After almost three weeks without any UK national polls ICM, MORI and YouGov should be out in the next few days hopefully giving a clearer view of what the public is thinking than surveys taken at party conference time. Four years ago the end-October/early November surveys proved to be a good pointer to the election result the following June. Will the same happen this time?

  • The Tories. Are they still in their post-Hartlepool rut or have the ructions over the UKIP leadership come to Michael Howard’s aid? The new polls should tell us.
  • Labour. How damaging has the “Black Watch” deployment row been especially as it’s kept Iraq on the front pages? Will be party still be bleeding votes to the Lib Dems or are the public getting bored – both issues that the next three or four polls should help us with?
  • The Lib Dems. With Charles Kennedy and his team now being treated more seriously by the media will their poll ratings still remain high or will the by-election bounces have frittered away?
  • UKIP. Will the party still be benefitting from their 3rd place in Hartlepool or could Robert Kilroy-Silk’s struggle to seize control be a turn-off with the voters? It’s not just the Tories who’ll be watching the poll ratings closely.
  • These were the last main polls against which the new surveys should be compared.
    ICM (Oct 10) CON 30% LAB 39% LD 23%
    Populus (Oct 2) CON 28% LAB 35% LD25%
    YouGov (Oct 2) CON 29% LAB 35% LD22%
    MORI (Sep 14) CON 33% LAB 32% LD25%

    The key numbers will be the Tory shares. If the Tories have not clawed back 3-4% with ICM – figures due on Wednesday – then Michael Howard’s party is in real trouble. Same goes with YouGov which until May was showing solid Tory leads. Michael Howard needs to be eating into that 6% deficit if he is to have a chance. With each poll it’s not the actual rating we look at but whether there’s been a change and whether that is reflected across a range of surveys.

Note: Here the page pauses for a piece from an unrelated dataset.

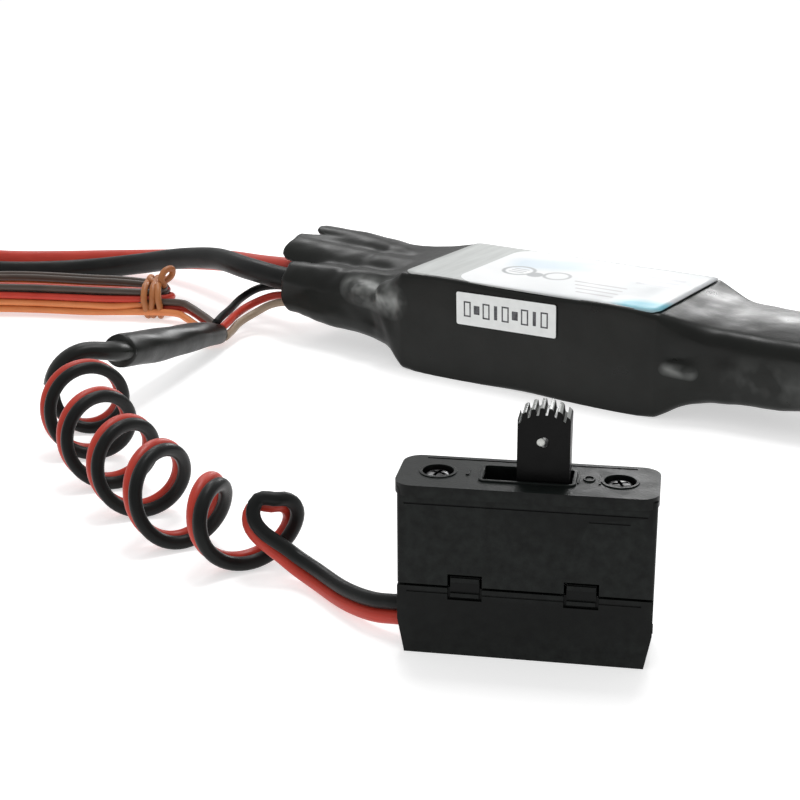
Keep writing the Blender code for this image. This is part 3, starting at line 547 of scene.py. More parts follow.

      Our prediction is that the polls will show Labour – down a bit; the LDs almost level, and the Tories making some progress. The next call we expect to make will be BUY CONSERVATIVE on the spread markets but it will take solid polling evidence before we move that far.

    The betting has been stable for weeks. These are the latest spread prices.

    Sporting Index LAB 338-346: CON 202-210: LIBD 72-77 (No change)
    IG Index: LAB 338-346: CON 208-216: LIBD 70-75 (No change)

    After the July by-elections Labour surged to 346-354 – a level we said was a good SELL. At the moment we see no value in any of the spreads.